Friday, May 09, 2008
HILLARY WANING
Clinton’s moment may have passed. At the beginning of the campaign, she seemed to feel that she was the heir apparent, that it was her time. The also rans got beat up and left, the perennial losers and a few more. Then, it was Clinton and Obama and the unthinkable happened. People liked Obama (well, Democratic people). People didn’t like Clinton so much. In state after state, she had the lead until she got there. Then she arrived and began campaigning, and the lead vanished. Was it Obama’s charisma or her lack of it?
After earning only a split instead of a 2-fer with Indiana and North Carolina, Clinton is hanging on by her fingernails. Unfortunately for her, she won small in Indiana and lost big in North Carolina. Despite the storm over Obama’s angry pastor, he has maintained his lead in delegates and increased his popularity nationwide among Democrats.
Clinton is behind in elected delegates, ahead but fading in the lead among super delegates, losing the popular vote and being doubled by Obama in the number of states carried. While he is flush with cash, she is loaning money to her campaign.
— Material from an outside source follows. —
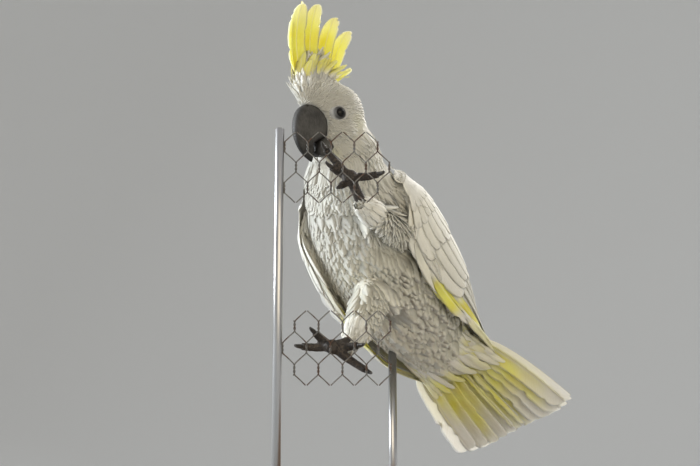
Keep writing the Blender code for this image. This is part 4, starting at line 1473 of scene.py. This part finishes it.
def refined(node, name, finish_used, slot, angle=None):
    """A copy of a solid: rounded and finer, or as it is with its edges sharp above an angle in degrees."""
    mesh = bmesh.new()
    mesh.from_mesh(NODES[node].data)
    bmesh.ops.remove_doubles(mesh, verts=mesh.verts, dist=SAME_POINT)
    if angle is None:
        bmesh.ops.join_triangles(mesh, faces=mesh.faces, angle_face_threshold=0.7, angle_shape_threshold=0.9)
    obj = shown(name, emptied(mesh, name))
    if angle is None:
        smooth = obj.modifiers.new("smooth", "SUBSURF")
        smooth.levels = smooth.render_levels = 2
        worked_in(obj)
    obj.data.shade_smooth()
    if angle is not None:
        obj.data.set_sharp_from_angle(angle=math.radians(angle))
    handed(obj, finish_used, slot, node)


for side, _ in SIDES:
    for n in range(1, 5):
        refined(f"claw_{side}_{n}", f"talon_{side}_{n}", claw_horn, "claw_horn")
print("talons: 8")

# %% [markdown]
# ## Wire netting and the stand
# The bird holds two cut pieces of hexagonal wire netting. A steel rod carries them and a second one
# carries the body, both let into a plain wooden base.


# %% Rusty wire, steel and wood
def wire_paint(spot):
    """Old galvanised wire: dull zinc with brown rust in patches."""
    rust = spot.noise(130, 5).step(0.42, 0.66)
    zinc = spot.noise(500, 3).mix((0.13, 0.128, 0.122), (0.24, 0.235, 0.225))
    brown = spot.noise(700, 3).mix((0.050, 0.026, 0.016), (0.125, 0.062, 0.034))
    height = spot.noise(1500, 3) + rust * spot.noise(2600, 2)
    return {
        "Base_Color": rust.mix(zinc, brown),
        "Metallic": 0.75 - rust * 0.7,
        "Roughness": 0.42 + rust * 0.4,
        "Normal": height.bump(0.5, 0.0001),
    }


def steel_paint(spot):
    """Brushed steel."""
    brushed = spot.stretched((1800, 1800, 30)).noise(1.0, 2)
    colour = brushed.mix((0.42, 0.42, 0.43), (0.55, 0.55, 0.56))
    return {"Roughness": 0.22 + brushed * 0.20, "Base_Color": colour}


def wood_paint(spot):
    """Oiled oak: long grain, rings that waver, small dark pores."""
    rings = (spot.stretched((2.2, 26, 14)).noise(1.0, 3) * 26).sin()
    grain = spot.stretched((14, 420, 420)).noise(1.0, 4)
    pores = spot.stretched((90, 1500, 1500)).noise(1.0, 2).step(0.62, 0.72)
    colour = (rings * 0.22 + grain * 0.75).step(0.05, 0.95).mix((0.115, 0.060, 0.028), (0.265, 0.155, 0.080))
    return {
        "Base_Color": (pores * 0.6).mix(colour, (0.050, 0.026, 0.012)),
        "Roughness": 0.38 + grain * 0.20,
        "Normal": (grain - pores * 0.8).bump(0.3, 0.0003),
    }


old_wire = finish("old_wire", wire_paint)
rod_steel = finish("rod_steel", steel_paint, Metallic=1.0)
oak = finish("oiled_oak", wood_paint, Specular_IOR_Level=0.45)
print("finishes:", [made.name for made in (old_wire, rod_steel, oak)])


# %% Netting, rods and base
def wire_tree():
    """Open polylines in, round wires out."""
    inputs = {"Path": "Geometry", "Radius": "Float", "Sides": "Int", "Finish": "Material"}
    tree, gate = node_group("draw_wire", inputs, "Wires")
    line = gate["Path"].node("GeometryNodeMeshToCurve", None, Mesh=gate["Path"])
    around = {"Resolution": gate["Sides"], "Radius": gate["Radius"]}
    ring = line.node("GeometryNodeCurvePrimitiveCircle", None, **around)
    wires = line.node("GeometryNodeCurveToMesh", {}, Curve=line, Profile_Curve=ring, Fill_Caps=True)
    wires = wires.node("GeometryNodeRealizeInstances", None, Geometry=wires)
    return led_out(tree, wires.node("GeometryNodeSetMaterial", None, Geometry=wires, Material=gate["Finish"]))


NET_Y, NET_PITCH, NET_TWIST, NET_RISE, NET_ROWS, NET_COLUMNS = -0.110, 0.0205, 0.0100, 0.0085, 3, 4
PLY, WIRE_RADIUS, WIRE_BOW = 0.00058, 0.00054, 0.00025
DRAW = wire_tree()


def netting(node, first, shift):
    """Hexagonal netting: each upright side is two wires twisted round each other, each slant is one wire."""
    uprights, slants = set(), set()
    for r in range(NET_ROWS):
        for c in range(NET_COLUMNS):
            x = first[0] + (c + (r % 2) * shift) * NET_PITCH
            z = first[1] + r * (NET_TWIST + NET_RISE)
            foot, head = z - NET_TWIST / 2, z + NET_TWIST / 2
            for edge in (x - NET_PITCH / 2, x + NET_PITCH / 2):
                uprights.add((round(edge, 6), round(z, 6)))
                slants.add((round(x, 6), round(head + NET_RISE, 6), round(edge, 6), round(head, 6)))
                slants.add((round(edge, 6), round(foot, 6), round(x, 6), round(foot - NET_RISE, 6)))
    lines = []
    for x, z in sorted(uprights):
        for start in (0, math.pi):
            turns = [(start + 3 * math.pi * k / 20, z + NET_TWIST * (0.5 - k / 20)) for k in range(21)]
            lines.append([(x + math.cos(a) * PLY, NET_Y + math.sin(a) * PLY, h) for a, h in turns])
    for x0, z0, x1, z1 in sorted(slants):
        way = 1 if x1 > x0 else -1
        ends = ((x0 + way * PLY, z0), (x1 - way * PLY, z1))
        steps = [(*between(*ends, k / 6), math.sin(math.pi * k / 6) * WIRE_BOW) for k in range(7)]
        lines.append([(x, NET_Y + bow, z + bow) for x, z, bow in steps])
    starts = np.cumsum([0] + [len(line) for line in lines])
    edges = [(s + k, s + k + 1) for s, line in zip(starts, lines) for k in range(len(line) - 1)]
    obj = shown(f"wire_{node}", mesh_of(f"wire_{node}", [p for line in lines for p in line], [], edges))
    run_nodes(obj, DRAW, Radius=WIRE_RADIUS, Sides=8, Finish=old_wire)
    obj.data.shade_smooth()
    obj.data.set_sharp_from_angle(angle=math.radians(60))
    handed(obj, old_wire, "wire", node)
    print(obj.name, len(lines), "wires,", len(obj.data.polygons), "faces")


netting("netting_upper", (-0.0925, 0.3180), 0.5)
netting("netting_lower", (-0.08225, 0.1585), -0.5)
for node in ("stand_rod_perch", "stand_rod_body"):
    refined(node, node.replace("stand", "steel"), rod_steel, "steel", angle=50)
NODES["stand_base"].data.materials.clear()
NODES["stand_base"].data.materials.append(oak)
print("stand finished")

# %% [markdown]
# ## Floor, then tidying up
# A studio bowl: a pale floor that turns up into a low wall all the way round in one curve, so that no
# horizon crosses the bird from any side, and the light still falls in over the rim.

# %% Studio bowl
FLOOR, BEND, RIM, AROUND = 2.2, 1.8, 2.4, 96
bends = np.linspace(0.08, math.pi / 2, 16)
profile = [(1.0, 0.0), (FLOOR, 0.0)]
profile += [(FLOOR + math.sin(a) * BEND, BEND - math.cos(a) * BEND) for a in bends] + [(FLOOR + BEND, RIM)]
turns = np.linspace(0, 2 * math.pi, AROUND, False)
verts = [(r * math.cos(a), r * math.sin(a), z) for r, z in profile for a in turns] + [(0.0, 0.0, 0.0)]
faces = [(len(verts) - 1, k, (k + 1) % AROUND) for k in range(AROUND)]
for i in range(len(profile) - 1):
    ring = [(i * AROUND + k, i * AROUND + (k + 1) % AROUND) for k in range(AROUND)]
    faces += [(a, a + AROUND, b + AROUND, b) for a, b in ring]


def sweep_paint(spot):
    """Grey paper that grows paler away from the bird."""
    cloud = spot.noise(2.5, 2)
    outward = (spot.far_from((0.0, 0.0, 0.0)) * 0.8 + cloud * 0.2).step(0.6, 2.4)
    return {"Base_Color": outward.mix((0.42, 0.425, 0.425), (0.74, 0.745, 0.745))}


sweep = shown("studio_sweep", mesh_of("studio_sweep", verts, faces))
sweep.data.shade_smooth()
sweep.data.materials.append(finish("matt_paper", sweep_paint, Roughness=0.9))
print("bowl:", len(faces), "faces")

# %% Tidy up
for obj in VANES.values():
    bpy.data.objects.remove(obj)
She is having a tough month. But, she is tough, and she is campaigning tough. It has not won her enough to catch up, but is exposing Obama’s weaknesses. And it is causing the Democratic leadership to get nervous. So, they are calling for her to quit. The more she bloodies Obama, they think, they less his chances for nomination.
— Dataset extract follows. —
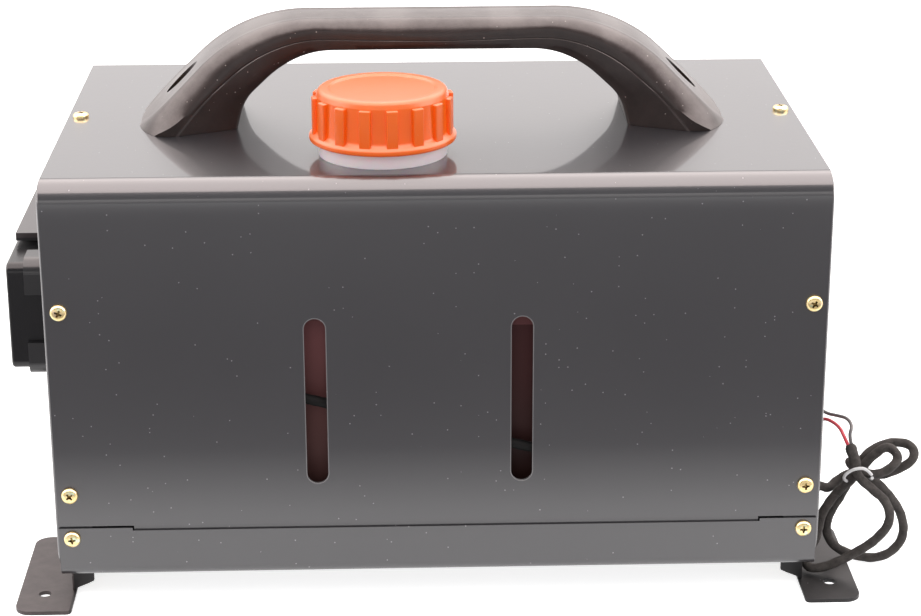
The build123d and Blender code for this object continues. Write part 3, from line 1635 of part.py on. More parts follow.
def ring_terminal(line):
    """Crimped ring terminal on the end of a wire, its ring flat to the case's end."""
    way = line % 1
    seat = Plane(origin=line @ 1, x_dir=Vector(1, 0, 0).cross(way), z_dir=way)
    with BuildPart() as terminal:
        with BuildSketch(seat.offset(-terminal_barrel_length / 2)):
            Circle(terminal_barrel)
        extrude(amount=terminal_barrel_length)
        with BuildSketch(seat.offset(-terminal_barrel_length / 2)):
            Circle(wire_radius + fit_play)
        extrude(amount=terminal_barrel_length / 2 + butt_gap, mode=Mode.SUBTRACT)
        ring_middle = seat.origin + way * (terminal_barrel_length / 2 + terminal_ring)
        ring_plane = Plane(origin=ring_middle, x_dir=way, z_dir=seat.y_dir)
        with BuildSketch(ring_plane.offset(-terminal_sheet / 2)):
            Circle(terminal_ring)
            with Locations((-terminal_ring, 0)):
                Rectangle(terminal_ring, 2 * terminal_barrel)
            Circle(terminal_hole, mode=Mode.SUBTRACT)
        extrude(amount=terminal_sheet)
    return terminal.part


with BuildPart() as ring_terminals:
    add(ring_terminal(positive_line))
    add(ring_terminal(negative_line))
ring_terminals.part.label = "ring_terminals"
export_step(ring_terminals.part, "parts/ring_terminals.step")

for cord_name, line, radius, route in (
    ("power lead", lead_line, lead_radius, lead_route),
    ("front harness", harness_line, harness_radius, harness_route),
):
    print(cord_name, "length", round(line.length, 1), "least bend radius", round(min(bends(route)), 1))
    print(cord_name, "least gap to itself", round(least_gap(line, radius), 2))
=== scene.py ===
import bpy, bmesh
from math import cos, hypot, pi, radians, sin
from mathutils import Matrix, Vector


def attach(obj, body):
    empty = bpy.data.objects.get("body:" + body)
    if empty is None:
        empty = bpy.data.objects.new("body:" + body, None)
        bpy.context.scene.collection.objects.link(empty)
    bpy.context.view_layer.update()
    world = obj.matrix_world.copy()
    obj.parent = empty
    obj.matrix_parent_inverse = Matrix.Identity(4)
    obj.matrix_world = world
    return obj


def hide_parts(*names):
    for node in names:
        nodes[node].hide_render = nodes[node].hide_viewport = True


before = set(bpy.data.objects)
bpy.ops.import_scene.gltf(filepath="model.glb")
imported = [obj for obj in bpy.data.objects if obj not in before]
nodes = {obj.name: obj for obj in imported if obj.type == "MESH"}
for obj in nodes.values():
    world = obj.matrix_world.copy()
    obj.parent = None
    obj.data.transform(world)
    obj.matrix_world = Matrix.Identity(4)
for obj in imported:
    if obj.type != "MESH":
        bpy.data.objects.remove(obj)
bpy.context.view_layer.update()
scene = bpy.context.scene
mm = 0.001

# ----------------------------------------------------
# Camera. A plain studio shot from the front and a little above the case, with a long lens. Its
# place, tilt and lens were worked out from the edges of the case.


def new_object(name, data):
    """Object of a mesh, a curve, a camera or a lamp, put into the scene."""
    made = bpy.data.objects.new(name, data)
    scene.collection.objects.link(made)
    return made


camera_data = bpy.data.cameras.new("studio_camera")
camera_data.sensor_width = 36
camera_data.lens = 93.706
camera_data.clip_start = 0.05
camera_data.clip_end = 50
camera = new_object("studio_camera", camera_data)
camera.location = (-0.021375, -1.209656, 0.544271)
camera.rotation_euler = (radians(70.44283), radians(0.15043), radians(-1.75211))
scene.camera = camera
scene.view_settings.view_transform = "Standard"

# ----------------------------------------------------
# Studio. A white table, a bright wall behind and above it, and four soft lamps. Mirrored in the
# paint, the table is dark in front of the case but for a bright strip close to it and one further
# off, and the room behind the camera is dark.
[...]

Clinton has the right to stay in the race until the convention. Obama is going to get bloody if he gets the nomination (do you think the Republicans have not dug up these same weaknesses?) so he might as well get his scars now. And, you never know what will happen.
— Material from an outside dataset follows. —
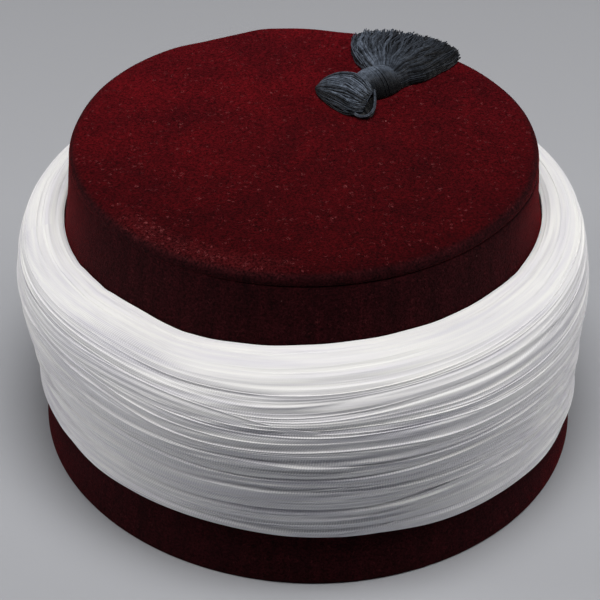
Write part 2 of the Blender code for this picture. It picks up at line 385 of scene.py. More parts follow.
def sash_points(angle, share):
    """The bed that the sash's pleats stand on, at angles and heights."""
    low, top = sash_edges(angle)
    height = low + (top - low) * share - edge_nicks(angle) * smooth_step((share - 0.93) / 0.06)
    fullness = ease_round(SASH_FULLNESS, angle)
    round_over = np.abs(2 * share ** ease_round(SASH_BELLY, angle) - 1) ** fullness
    belly = np.maximum(0, 1 - round_over) ** (1 / fullness)
    rounding = 1 - np.minimum(share / SASH_LIP_ROUNDING, 1)
    lip = SASH_LIP * (1 - share) * np.sqrt(1 - rounding ** 2)
    proud = (ease_round(SASH_THICKNESS, angle) - PLEATS_PROUD) * belly + 0.75 * lip
    return hat_points(angle, fez_radius(angle, height) + SASH_GAP + proud, height)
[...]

Clinton’s new message seems to be “The Democratic Party can't win with just eggheads and African-Americans". I agree, but it doesn’t sound much like what you hear from politically correct Democrats. It is a dilemma for Clinton. If she points out the obvious, she is playing the race card. Guess what we learned long ago, Ms. Clinton. The Black candidate can play the race card, the Anglo cannot.
One guy that knows a lot about losing is George McGovern, crushed by Richard Nixon in his run for president. He wants Clinton to turn out the lights and go home. He used to support Clinton, but has now decided to endorse Obama. Politicians love to land on the winning side. Loyalty is hard to come by.
McGovern said it's virtually impossible for Clinton to win the nomination. McGovern said he is still friends with the Clintons. We’ll see. Dick Morris also used to be a friend of Bill and he says it’s over. Zogby, the pollster, says it’s over. Does anyone have a recording of Don Meredith singing “turn out the lights, the party’s over” on Monday Night Football?